### Provided material
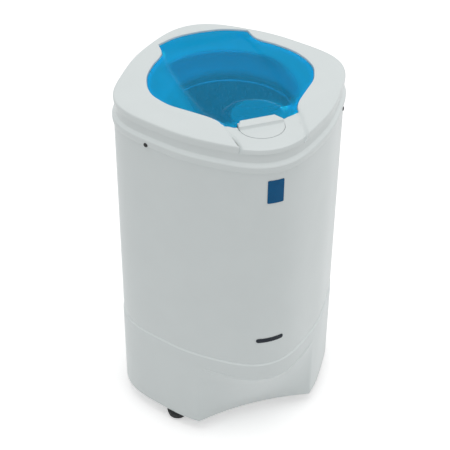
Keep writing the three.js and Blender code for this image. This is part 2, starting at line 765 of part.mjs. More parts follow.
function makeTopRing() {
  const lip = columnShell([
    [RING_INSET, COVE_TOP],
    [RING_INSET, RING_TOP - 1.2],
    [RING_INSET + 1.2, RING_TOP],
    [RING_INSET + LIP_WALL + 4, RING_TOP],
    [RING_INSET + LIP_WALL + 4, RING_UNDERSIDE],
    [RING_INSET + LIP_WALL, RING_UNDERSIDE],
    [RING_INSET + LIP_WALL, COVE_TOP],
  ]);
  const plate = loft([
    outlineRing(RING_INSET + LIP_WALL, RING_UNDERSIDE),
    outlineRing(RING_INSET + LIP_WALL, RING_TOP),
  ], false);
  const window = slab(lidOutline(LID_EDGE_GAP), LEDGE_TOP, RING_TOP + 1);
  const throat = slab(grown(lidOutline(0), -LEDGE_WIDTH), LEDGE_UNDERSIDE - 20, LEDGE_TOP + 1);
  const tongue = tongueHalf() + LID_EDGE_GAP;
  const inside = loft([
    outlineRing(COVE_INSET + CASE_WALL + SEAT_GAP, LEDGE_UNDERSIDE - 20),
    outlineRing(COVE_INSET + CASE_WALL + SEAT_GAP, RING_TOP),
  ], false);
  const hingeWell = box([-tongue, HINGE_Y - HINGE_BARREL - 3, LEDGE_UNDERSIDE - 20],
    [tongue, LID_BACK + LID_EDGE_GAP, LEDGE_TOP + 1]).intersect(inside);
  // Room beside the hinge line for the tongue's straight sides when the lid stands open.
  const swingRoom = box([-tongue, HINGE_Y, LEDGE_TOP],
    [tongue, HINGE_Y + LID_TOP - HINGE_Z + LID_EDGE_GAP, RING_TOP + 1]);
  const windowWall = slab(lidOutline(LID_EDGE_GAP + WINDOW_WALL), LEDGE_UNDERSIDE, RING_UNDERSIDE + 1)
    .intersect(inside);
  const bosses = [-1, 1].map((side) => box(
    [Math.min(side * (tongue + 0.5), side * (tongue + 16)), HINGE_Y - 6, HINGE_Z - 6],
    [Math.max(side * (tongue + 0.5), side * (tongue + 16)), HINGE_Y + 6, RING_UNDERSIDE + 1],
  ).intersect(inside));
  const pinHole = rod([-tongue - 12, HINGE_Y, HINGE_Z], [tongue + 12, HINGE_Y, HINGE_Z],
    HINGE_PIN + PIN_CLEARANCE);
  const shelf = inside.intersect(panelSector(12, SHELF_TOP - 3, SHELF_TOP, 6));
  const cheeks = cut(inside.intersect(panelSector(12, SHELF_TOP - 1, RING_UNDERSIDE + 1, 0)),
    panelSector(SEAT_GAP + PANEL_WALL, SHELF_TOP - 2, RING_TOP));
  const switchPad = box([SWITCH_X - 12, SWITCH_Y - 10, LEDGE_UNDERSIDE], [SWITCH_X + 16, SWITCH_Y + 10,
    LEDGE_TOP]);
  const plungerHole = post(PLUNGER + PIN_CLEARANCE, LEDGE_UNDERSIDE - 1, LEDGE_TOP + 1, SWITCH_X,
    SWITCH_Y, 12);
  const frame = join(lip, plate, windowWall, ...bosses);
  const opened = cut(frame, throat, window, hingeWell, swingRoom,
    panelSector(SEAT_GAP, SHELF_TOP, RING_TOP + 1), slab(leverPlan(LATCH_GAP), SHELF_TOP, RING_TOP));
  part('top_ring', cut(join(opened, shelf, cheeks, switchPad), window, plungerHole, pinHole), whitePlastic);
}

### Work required
The data above must be returned in full, exactly as written.

### Reply
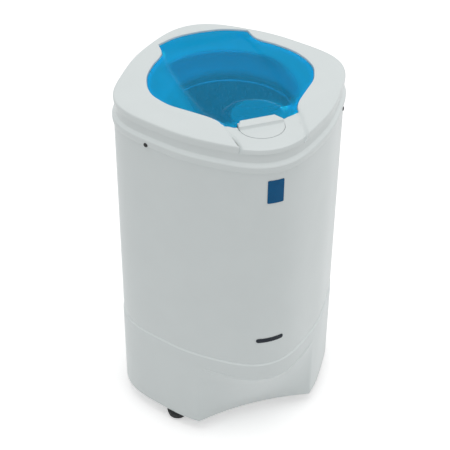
Keep writing the three.js and Blender code for this image. This is part 2, starting at line 765 of part.mjs. More parts follow.
function makeTopRing() {
  const lip = columnShell([
    [RING_INSET, COVE_TOP],
    [RING_INSET, RING_TOP - 1.2],
    [RING_INSET + 1.2, RING_TOP],
    [RING_INSET + LIP_WALL + 4, RING_TOP],
    [RING_INSET + LIP_WALL + 4, RING_UNDERSIDE],
    [RING_INSET + LIP_WALL, RING_UNDERSIDE],
    [RING_INSET + LIP_WALL, COVE_TOP],
  ]);
  const plate = loft([
    outlineRing(RING_INSET + LIP_WALL, RING_UNDERSIDE),
    outlineRing(RING_INSET + LIP_WALL, RING_TOP),
  ], false);
  const window = slab(lidOutline(LID_EDGE_GAP), LEDGE_TOP, RING_TOP + 1);
  const throat = slab(grown(lidOutline(0), -LEDGE_WIDTH), LEDGE_UNDERSIDE - 20, LEDGE_TOP + 1);
  const tongue = tongueHalf() + LID_EDGE_GAP;
  const inside = loft([
    outlineRing(COVE_INSET + CASE_WALL + SEAT_GAP, LEDGE_UNDERSIDE - 20),
    outlineRing(COVE_INSET + CASE_WALL + SEAT_GAP, RING_TOP),
  ], false);
  const hingeWell = box([-tongue, HINGE_Y - HINGE_BARREL - 3, LEDGE_UNDERSIDE - 20],
    [tongue, LID_BACK + LID_EDGE_GAP, LEDGE_TOP + 1]).intersect(inside);
  // Room beside the hinge line for the tongue's straight sides when the lid stands open.
  const swingRoom = box([-tongue, HINGE_Y, LEDGE_TOP],
    [tongue, HINGE_Y + LID_TOP - HINGE_Z + LID_EDGE_GAP, RING_TOP + 1]);
  const windowWall = slab(lidOutline(LID_EDGE_GAP + WINDOW_WALL), LEDGE_UNDERSIDE, RING_UNDERSIDE + 1)
    .intersect(inside);
  const bosses = [-1, 1].map((side) => box(
    [Math.min(side * (tongue + 0.5), side * (tongue + 16)), HINGE_Y - 6, HINGE_Z - 6],
    [Math.max(side * (tongue + 0.5), side * (tongue + 16)), HINGE_Y + 6, RING_UNDERSIDE + 1],
  ).intersect(inside));
  const pinHole = rod([-tongue - 12, HINGE_Y, HINGE_Z], [tongue + 12, HINGE_Y, HINGE_Z],
    HINGE_PIN + PIN_CLEARANCE);
  const shelf = inside.intersect(panelSector(12, SHELF_TOP - 3, SHELF_TOP, 6));
  const cheeks = cut(inside.intersect(panelSector(12, SHELF_TOP - 1, RING_UNDERSIDE + 1, 0)),
    panelSector(SEAT_GAP + PANEL_WALL, SHELF_TOP - 2, RING_TOP));
  const switchPad = box([SWITCH_X - 12, SWITCH_Y - 10, LEDGE_UNDERSIDE], [SWITCH_X + 16, SWITCH_Y + 10,
    LEDGE_TOP]);
  const plungerHole = post(PLUNGER + PIN_CLEARANCE, LEDGE_UNDERSIDE - 1, LEDGE_TOP + 1, SWITCH_X,
    SWITCH_Y, 12);
  const frame = join(lip, plate, windowWall, ...bosses);
  const opened = cut(frame, throat, window, hingeWell, swingRoom,
    panelSector(SEAT_GAP, SHELF_TOP, RING_TOP + 1), slab(leverPlan(LATCH_GAP), SHELF_TOP, RING_TOP));
  part('top_ring', cut(join(opened, shelf, cheeks, switchPad), window, plungerHole, pinHole), whitePlastic);
}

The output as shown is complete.